Uns ging es nie um Leidvoyeurismus, wir haben nichts zu verkaufen. Der Solidaritätsabend war gedacht, um die Ressourcen der Kunst zu nutzen. Denn sie vermag nicht nur zu informieren, sondern kann auch ein Angebot sein, sich zu versammeln, den Dingen eine Sprache zu geben. Oder angesichts des Leids dieser Menschen auch keine Worte zu haben und das dann miteinander auszuhalten. Da Mariana und ich mit allen Betroffenen befreundet sind, die an diesem Abend zu Worten kamen, fühlte es sich für mich eher an, als würde wir diesen permanenten Dialog, in dem wir gerade stehen, für einen Moment öffnen.

Welche Reaktionen haben Sie aus dem Publikum an diesem Abend bekommen?

Viele haben mir nach der Veranstaltung gesagt, dass der Schock für sie wichtig gewesen sei — einfach sich damit zu konfrontieren. Das Unbehagen im Raum war enorm: Schließlich waren wir auf einer Kunstbühne, auf der nun die bittere und brutale Realität stattfand. Der Filmemacher Alexander Kluge sagte kürzlich, geteilte Informationen seien gut, aber erst eine geteilte Erfahrung führe zu politischem Denken. Daran muss ich gerade häufig denken. Auch wir Künstler*innen im Westen haben angesichts des Krieges jetzt unsere Hausaufgaben zu machen: Indem wir ukrainische Kultur auf die Bühne bringen, die Gedichte, Bücher, Bühnenstücke dieser Menschen — und natürlich auch den Debatten einen Raum geben, die wir nun innerhalb unserer Gesellschaft führen müssen.
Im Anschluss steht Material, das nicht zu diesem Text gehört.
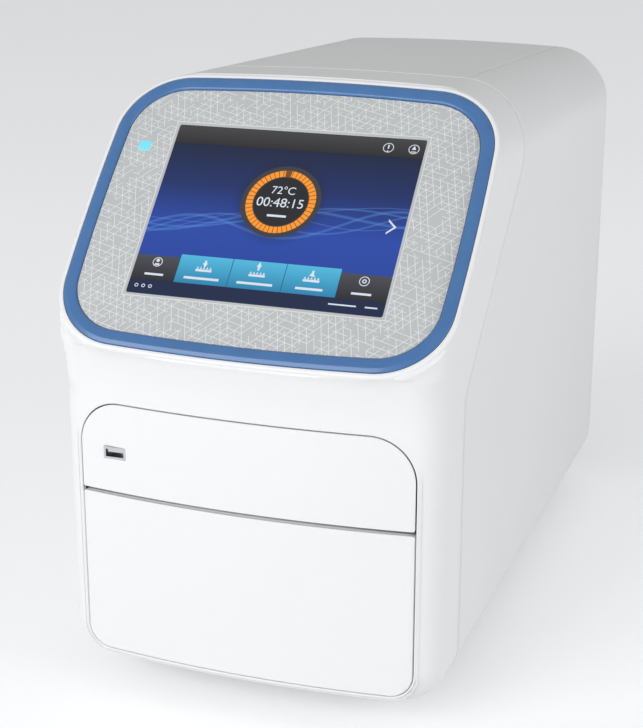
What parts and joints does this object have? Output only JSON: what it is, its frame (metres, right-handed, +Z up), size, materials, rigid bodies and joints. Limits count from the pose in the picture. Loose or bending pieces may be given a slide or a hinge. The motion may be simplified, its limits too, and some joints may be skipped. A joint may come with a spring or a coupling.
{
  "type": "real-time pcr instrument",
  "caption": "Bench real-time PCR instrument: white casing, tilted touch screen, motor drawer with well block, heated cover, filter optics, rear power inlet and fan.",
  "frame": {"origin": "on the bench under the middle of the casing's length and width", "axes": "+X to the right and +Z up seen from the front, +Y to the back"},
  "size_m": [0.27, 0.5076, 0.3971],
  "materials": {
    "white_case": "satin white",
    "white_front": "satin white",
    "grey_metal": "powder coat",
    "blue_trim": "satin metallic blue",
    "bezel_grey": "printed satin sheet",
    "screen_glass": "dark glass",
    "dark_plastic": "fine grain",
    "bare_steel": "zinc plated",
    "circuit_board": "solder mask",
    "cyan_light": "clear light pipe",
    "plated_metal": "nickel plated",
    "black_rubber": "matt",
    "black_metal": "matt black anodised",
    "mirror_coat": "front coated",
    "filter_glass": "coated glass",
    "aluminium_part": "machined",
    "motor_metal": "lacquered",
    "ceramic_white": "ceramic faced",
    "supply_case": "folded sheet"
  },
  "bodies": {
    "casing": {"front_cover": "white_case", "left_side_panel": "white_case", "right_side_panel": "white_case", "top_panel": "white_case", "base_pan": "grey_metal", "rear_panel": "grey_metal", "trim_ring": "blue_trim", "bezel_plate": "bezel_grey", "touch_glass": "screen_glass", "display_module": "dark_plastic", "display_bracket": "bare_steel", "display_board": "circuit_board", "status_light": "cyan_light", "upper_fascia": "white_front", "front_usb_socket": "plated_metal", "feet": "black_rubber", "outer_rails": "bare_steel", "frame_plates": "bare_steel", "optics_deck": "black_metal", "light_hood": "black_metal", "fold_mirror": "mirror_coat", "light_tube": "black_metal", "beam_splitter": "filter_glass", "lamp_bracket": "black_metal", "lamp_module": "aluminium_part", "wheel_motors": "motor_metal", "camera_bracket": "black_metal", "camera": "black_metal", "guide_rods": "bare_steel", "lift_belt": "black_rubber", "lift_motor": "motor_metal", "drawer_motor": "motor_metal", "exhaust_fan_frame": "dark_plastic", "power_supply": "supply_case", "main_board": "circuit_board", "rear_sockets": "plated_metal", "power_inlet": "dark_plastic"},
    "drawer": {"drawer_front": "white_front", "drawer_tray": "bare_steel", "drawer_deck": "dark_plastic", "drawer_rack": "dark_plastic", "inner_rails": "bare_steel", "sample_block": "aluminium_part", "thermal_modules": "ceramic_white", "heat_sink": "aluminium_part", "block_fan_frames": "dark_plastic"},
    "left_fan_rotor": {"left_block_fan": "dark_plastic"},
    "right_fan_rotor": {"right_block_fan": "dark_plastic"},
    "pinion": {"drive_pinion": "bare_steel"},
    "heated_cover": {"heater_plate": "aluminium_part", "cover_glass": "filter_glass", "cover_carrier": "aluminium_part"},
    "left_screw": {"left_lift_screw": "bare_steel"},
    "right_screw": {"right_lift_screw": "bare_steel"},
    "excitation_disc": {"excitation_wheel": "black_metal", "excitation_filters": "filter_glass"},
    "emission_disc": {"emission_wheel": "black_metal", "emission_filters": "filter_glass"},
    "exhaust_rotor": {"exhaust_fan": "dark_plastic"},
    "switch_rocker": {"power_rocker": "dark_plastic"}
  },
  "joints": [
    {"name": "drawer_slide", "type": "slide", "parent": "casing", "child": "drawer", "axis": [0, -1, 0], "range_m": [0, 0.19]},
    {"name": "pinion_turn", "type": "hinge", "parent": "casing", "child": "pinion", "pos_m": [0.0195, -0.19, 0.0425], "axis": [0, 0, -1], "range_deg": [0, 1040]},
    {"name": "cover_slide", "type": "slide", "parent": "casing", "child": "heated_cover", "axis": [0, 0, -1], "range_m": [0, 0.012]},
    {"name": "left_screw_turn", "type": "hinge", "parent": "casing", "child": "left_screw", "pos_m": [-0.08, -0.05, 0.16], "axis": [0, 0, 1], "range_deg": [0, 541]},
    {"name": "right_screw_turn", "type": "hinge", "parent": "casing", "child": "right_screw", "pos_m": [0.08, -0.05, 0.16], "axis": [0, 0, 1], "range_deg": [0, 541]},
    {"name": "excitation_turn", "type": "hinge", "parent": "casing", "child": "excitation_disc", "pos_m": [-0.03, 0.02, 0.2835], "axis": [0, 0, 1], "continuous": true},
    {"name": "emission_turn", "type": "hinge", "parent": "casing", "child": "emission_disc", "pos_m": [0.03, 0.0535, 0.25], "axis": [0, 1, 0], "continuous": true},
    {"name": "exhaust_turn", "type": "hinge", "parent": "casing", "child": "exhaust_rotor", "pos_m": [0.05, 0.235, 0.102], "axis": [0, 1, 0], "continuous": true},
    {"name": "left_fan_turn", "type": "hinge", "parent": "drawer", "child": "left_fan_rotor", "pos_m": [-0.026, -0.055, 0.073], "axis": [0, 1, 0], "continuous": true},
    {"name": "right_fan_turn", "type": "hinge", "parent": "drawer", "child": "right_fan_rotor", "pos_m": [0.026, -0.055, 0.073], "axis": [0, 1, 0], "continuous": true},
    {"name": "rocker_tilt", "type": "hinge", "parent": "casing", "child": "switch_rocker", "pos_m": [-0.078, 0.2508, 0.12], "axis": [1, 0, 0], "range_deg": [0, 16]}
  ],
  "couplings": [
    {"joint": "pinion_turn", "follows": "drawer_slide", "rad_per_m": 95.238},
    {"joint": "left_screw_turn", "follows": "cover_slide", "rad_per_m": 785.4},
    {"joint": "right_screw_turn", "follows": "cover_slide", "rad_per_m": 785.4}
  ]
}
Sie haben zu Beginn einen Verein in Kiew angesprochen, mit dem Sie Hilfslieferungen in die Ukraine koordinieren. Was hat es damit auf sich?

Kurz nach der Invasion der russischen Truppen haben wir einen Kollegen in der Ukraine gefragt, wie wir helfen können und das erste, was er sagte, war: »Unterstützt unsere Armee!« Da musste ich erst mal schlucken. Ich bin Pazifist, aufgewachsen in einem Leben in Frieden. Aber ich habe auch verstanden: Es ist ein moralisches Recht, sich zu verteidigen. Die Frage, ob die EU die Ukraine militärisch unterstützen soll, finde ich sehr schwer zu beantworten. Mit unseren Spenden unterstützen wir nun Menschen, die in der Zivilverteidigung aktiv sind — also diejenigen, die die Städte verteidigen. Wir liefern defensive Unterstützung, Helme, Schutzwesten, Nachtsichtgeräte und Hobby-Drohnen. Viele der Leute, mit denen wir Kontakt haben, konnten nicht mehr rechtzeitig fliehen, unsere Unterstützung ist eine existentielle.

Und die Kunst? Was muss sie nun leisten?

Ein Chorleiter aus Kiew sagte in einem Zoom-Meeting mit einiger Verbitterung in der Stimme: »Leute, ich habe meinen Einberufungsbefehl bekommen. Morgen bin ich weg und vielleicht sehen wir uns nie wieder. Schaut ihr, was ihr mit eurer Kunst macht.« Es geht darum jetzt aufzuwachen. Wir leben in einer Wohlstands- und Friedensblase und wir alle sind dazu aufgerufen, zu überdenken, auf wessen Kosten wir uns hier eingerichtet haben. Die Kunst kann dabei helfen, einen Ausdruck zu finden, Menschen zusammen zu bringen.